Der bald 60-jährige Adam Vojtenko (Name geändert) aus der russisch besetzten Stadt Melitopol, war wegen seines Herzleidens auf dem Weg ins Spital. Er setzte sich in einen Bus, der wenig später von russischen Militär- und Polizeikräften angehalten wird. Vojtenko wird herausgezogen. Freunde, die zufällig vorbeifahren, sehen ihn, am Strassenrand stehend, zum letzten Mal. Seit Ende März sei er verschwunden, erklärt seine Tochter. Seine Gesundheit und Medikamente, die er nehmen muss, sind ihre grösste Sorge.
Das Motiv ist unklar. Vojtenko habe nie eine Waffe angefasst und lediglich als militärischer Freiwilliger in der Donbassregion vor Jahren geholfen, den Notstand dort zu lindern, sagt die Tochter. Nach der russischen Invasion Ende Februar sollte er fliehen. Sein Alter und Gesundheitszustand stellten keinen Nutzen für die ukrainische territoriale Abwehr dar.
Klar ist: Er stand auf sogenannten Entführungslisten der russischen Besatzer. Nun steht Vojtenkos Frau wahrscheinlich auch auf einer. Das haben ihr Bekannte gesagt, die auch ihren Mann warnten. Aus Melitopol – der Stadt, in der selbst der Bürgermeister vor laufender Überwachungskamera entführt wurde – kann sie jetzt nicht mehr fliehen. Ihre Papiere würden sie an russischen Kontrollpunkten verraten.
Es ist nur einer von vielen Entführungsfällen.
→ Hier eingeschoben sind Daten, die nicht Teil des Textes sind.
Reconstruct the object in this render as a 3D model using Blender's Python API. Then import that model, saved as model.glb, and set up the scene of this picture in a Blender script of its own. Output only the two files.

Die UNO-Menschenrechtsmission in der Ukraine schreibt auf Anfrage von SRF, seit Kriegsbeginn bis zum 11. April seien 125 Fälle gezählt worden, darunter 102 Männer und 23 Frauen. Von diesen Entführten seien 34 Opfer unterdessen freigelassen und drei tot aufgefunden worden. Die UNO-Mission befürchtet, dass die tatsächliche Zahl der Entführungsopfer höher ist als diese Gesamtzahl.
Betroffen sind insbesondere Regionen wie Kiew und Cherson. Das Ziel der Entführungen ist offenbar strategisch: Den Widerstand in der Bevölkerung zu brechen, aber auch entführte Politiker gegen Kriegsgefangene austauschen zu können.
Was geschieht nach der Verschleppung? Nachkonstruieren lässt sich das für den Fall des ukrainischen Journalisten Oleh Baturin. Er wurde zwischen dem 12. und 20. März für acht Tage festgehalten und nach seinen Angaben misshandelt. Recherchen von SRF Investigativ zufolge wurde er höchstwahrscheinlich in einer neuen, umfunktionierten Untersuchungshaftanstalt in Cherson gefangen gehalten. Diese Einrichtung wurde nur wenige Tage vor Baturins Verschwinden von russischen Polizei- und Militärkräften übernommen. Das berichtete Lyudmila Denisova, Ombudsfrau für Menschenrechte in der Ukraine.
Mattia Nelles, Ukraine-Experte und politischer Analyst, sieht Baturins Entführung als Sinnbild für viele weitere Entführungen, die er mitverfolgt hat. Baturins Fall sei beispielhaft für eine Reihe von Entführungen von politischen Amts- und Funktionsträgern, lokalen Abgeordneten und Journalisten, die allesamt eingeschüchtert und oder gebrochen werden sollten. Dazu gehörten Merkmale wie, dass er auf offener Strasse entführt, gefoltert und wieder freigelassen wurde. «Seine Entführung war ein Teil einer grösseren Einschüchterungswelle», sagt Nelles.
Das Motiv von Baturins Entführer gehe über seine Arbeit als Journalist hinaus, denkt Oleksandra Matviichuk von der ukrainischen Menschenrechtsorganisation CCL. «Der Hauptgrund war eine strategische Säuberungsaktion, um aktive Minderheiten zu liquidieren und so schnell die Kontrolle über die Region zu erlangen.»
Die Methoden von gezielten Entführungen und Folterungen seien schon von der Besetzung des Donbass und der Krim bekannt, erklärt Politanalyst Nelles. «Wir sind am Anfang dieser Repressionen. Die Russen sind dabei, Volksrepubliken zu errichten. Sie sind dabei, die Menschen systematisch zu verfolgen, und sie stehen erst am Anfang.»
Was Russland zum Vorwurf der Entführungen sagt, bleibt oft unklar. In einzelnen Fällen haben russische Vertreter die Verhaftung von Lokalpolitikern bestätigt, im Fall von Melitopol wurde Bürgermeister Fedorov als Terrorist bezeichnet.